Infrastructure Capacity Bottlenecks
The structural failure of physical infrastructure during repeated extreme heat events follows a predictable cascade. Built environments designed for maritime or temperate climates operate under engineering assumptions optimized for a specific thermal envelope. When temperatures exceed 35°C repeatedly, these assumptions fail, exposing systemic vulnerabilities across three primary networks.
[Thermal Forcing >35°C]
│
├─► Rail Grid: Compressive Stress ──► Track Buckling & Line Closures
├─► Electrical Grid: High Ambients ──► Transformer Degradation & Efficiency Loss
└─► Water Utilities: Peak Demand ──► Pressure Drop & Hydraulic Failure
The transmission efficiency of electrical grids declines as ambient temperatures rise. Overhead lines sag due to thermal expansion, reducing their maximum safe current-carrying capacity precisely when demand spikes for cooling. Transformers depend on ambient air cooling to dissipate internal heat generated by electrical resistance. Continuous operation at high ambient temperatures accelerates the degradation of transformer insulation, significantly increasing the probability of localized grid failures.
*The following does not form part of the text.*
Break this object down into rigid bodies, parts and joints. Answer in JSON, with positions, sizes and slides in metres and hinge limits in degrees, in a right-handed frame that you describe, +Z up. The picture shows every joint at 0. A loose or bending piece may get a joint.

Cooling infrastructure itself presents a systemic paradox. The deployment of localized air conditioning units mitigates immediate thermal stress for individuals, but introduces a major secondary energy load onto the grid. Air conditioning units operate as heat pumps, extracting thermal energy from interiors and expelling it into the immediate outdoor environment, which further intensifies the urban heat island effect.
Hydraulic infrastructure faces a simultaneous supply-and-demand scissor effect. Extreme heat drives instantaneous increases in water consumption for municipal, agricultural, and industrial cooling. Concurrently, high temperatures increase evaporation rates within open reservoirs and accelerate algae blooms that complicate water treatment processes. The resulting pressure drops within the distribution network increase the risk of pipe bursts in aging utility infrastructure, as rapid changes in water velocity and temperature induce mechanical stress on materials.
Redefining the Analytical Framework
Evaluating the macroeconomic and operational impact of this shift requires moving away from crude metrics like "average summer temperature." Instead, analysts must adopt a volatility-focused framework that quantifies specific operational thresholds.
- Thermal Compression Index (TCI): Measures the number of consecutive hours an environment remains above critical operational thresholds (e.g., 30°C and 35°C) without a recovery window below 18°C.
- Hydraulic Stress Ratio (HSR): The ratio of peak daily water demand during a high-heat event to the sustainable maximum recharge rate of the localized distribution network.
- Infrastructure Derating Co-efficient (IDC): The percentage reduction in asset lifespan and efficiency for transport and energy grids per day spent above 35°C.
Focusing on these metrics reveals that the true cost of climate acceleration is back-loaded. The primary damage is not caused by the single hottest day of the year, but by the cumulative wear and structural fatigue induced by repetitive, closely spaced heat events.
The strategic imperative for asset managers and policymakers requires an immediate pivot toward asset hardening and resource redundancy. Legacy maintenance schedules based on historical weather distributions are obsolete. The operational playbook must prioritize the retrofitting of rail networks with higher tension tolerances, the transition of electrical distribution from overhead lines to underground insulated networks, and the implementation of closed-loop, subsurface water storage facilities to eliminate evaporative loss. Capital allocation must favor long-term structural resilience over short-term optimization, recognizing that the historical environmental baselines will not return.